邓启先听在心里,越发的内疚。嚎啕大哭如滂沱大雨。事已至此,一切的一切都于事无补了。
又一次坐上回玉城市的车,从来没有这么人齐,却黯然神伤。一路上大家没有说一句话。启茂手里拿着在车站买的风车,吹着气,逗得小侄子“咯咯”大笑。稚嫩的笑声在车厢里回荡,完全不懂大人的悲伤,姑姑之于他是一个陌生的概念。生离死别是他无法理解的人生悲歌。

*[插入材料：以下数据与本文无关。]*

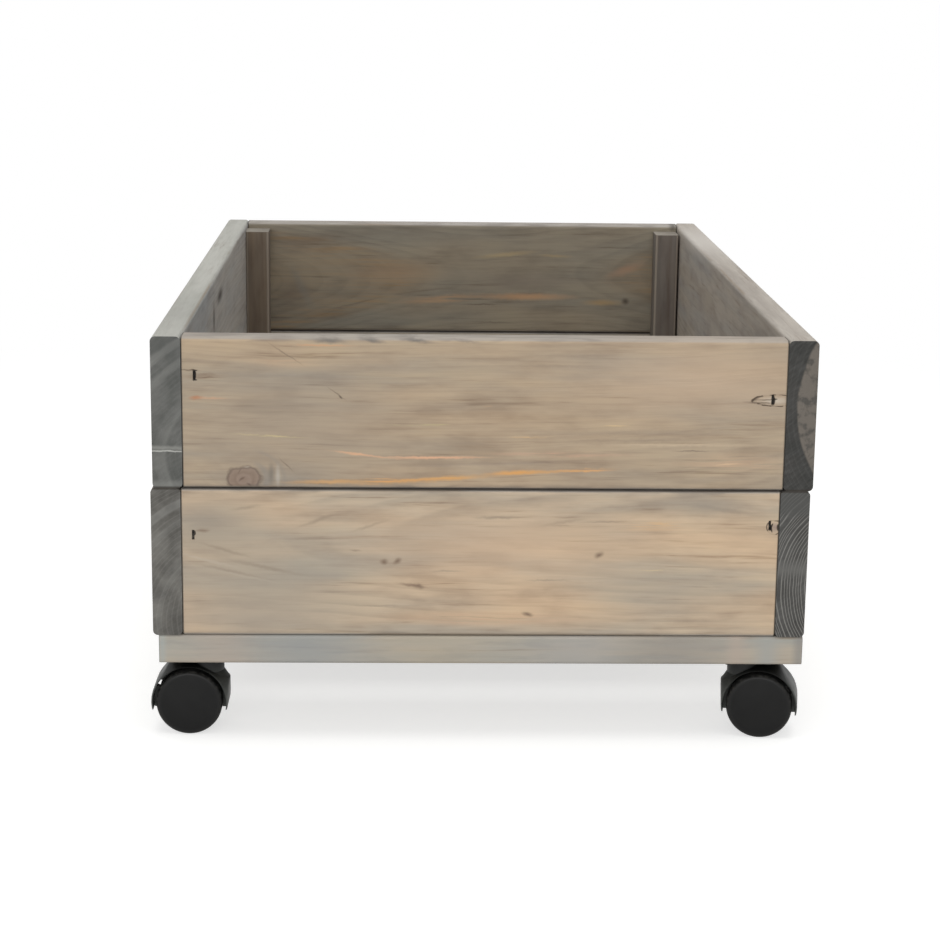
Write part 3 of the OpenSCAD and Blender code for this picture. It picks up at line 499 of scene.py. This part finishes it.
washed_pine(
    "upper_back_pine", "upper_back_end_board", ALONG_X, pith=(0.0433, 0.0007),
    lean=(0.066, -0.03), ring=0.0036, bow=0.75, heart=0.0475, inner=-1, shut=(-1,),
    butted=0.75, seed=7.7,
    tones=dict(end_tones, late="#85776A", line=0.22, soak=0.5, orange="#BF9A72"),
    marks=[
        # Patches and lines that its inner face shows
        ("smudge", -0.1438, -0.0126, 0.0212, 0.0200, 0.4, "#6A5C50"),
        ("smudge", -0.1280, 0.0316, 0.0329, 0.0060, 0.4, "#6E5A48", 9),
        ("smudge", -0.1367, -0.0084, 0.0307, 0.0060, 0.3, "#7A7A76", -65),
        ("smudge", -0.0573, 0.0045, 0.0554, 0.0140, 0.35, "#A58768", 1),
        ("smudge", 0.0536, -0.0032, 0.0720, 0.0100, 0.35, "#7A6D62"),
        ("smudge", 0.0361, 0.0205, 0.0360, 0.0030, 0.45, "#B09A6E", 6),
        ("smudge", 0.0787, 0.0197, 0.0196, 0.0020, 0.4, "#B09A6E", -2),
        ("smudge", 0.1394, 0.0082, 0.0234, 0.0060, 0.5, "#A88368", 21),
        ("resin", -0.0146, -0.0176, 0.0525, 0.0050, 0.6, "#B98F66", 4),
        ("smudge", 0.0552, -0.0154, 0.0541, 0.0045, 0.65, "#C0946A"),
        ("smudge", 0.1195, -0.0201, 0.0230, 0.0040, 0.5, "#B3925F"),
        ("smudge", -0.0928, -0.0227, 0.0388, 0.0012, 0.5, "#6E6254", 14),
        ("smudge", -0.0317, -0.0108, 0.0329, 0.0012, 0.5, "#6E6254", 7),
        ("smudge", 0.0168, -0.0223, 0.0229, 0.0010, 0.7, "#5E5348"),
        ("smudge", 0.0270, -0.0378, 0.0312, 0.0012, 0.5, "#625649"),
        ("smudge", 0.1397, -0.0190, 0.0048, 0.0045, 0.9, "#4A4037", -10),
        ("smudge", 0.1785, 0.0450, 0.0050, 0.0060, 0.8, "#55504A"),
    ])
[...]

邓启先抱着秀梅的骨灰盒,浑浑噩噩的,直到目前他都不敢相信这是真的,就像梦一场。几天前,高高兴兴的坐车去广州,想不到回来时是这样的凄凉!人生的虚无第一次在他心里投射出巨大的阴影。喃喃自语道:“秀梅,我们回家了!”泪无声的滑落,一滴滴的落在装骨灰盒的袋子里。他深吸一口气,把袋子抱得更紧,恨不得嵌进胸膛。
回宝圩镇的路上,经过蜿蜒曲折的山路,层峦叠嶂的山峦烟雾缭绕,带着湿气的空气飘进车里,打湿了肩头的衣服,下雨了。屋漏偏逢连夜雨,愁云惨淡的时候连老天也来掺和。邓启先想起了搭秀梅回宝圩镇时一路留连的美好,现在已海市蜃楼般不可得了!
回到老屋已是傍晚时分。家里突然间回了那么多人,陈叔心里狐疑,不安地问:“怎么突然间都回来了,回来也不提前通知一声?”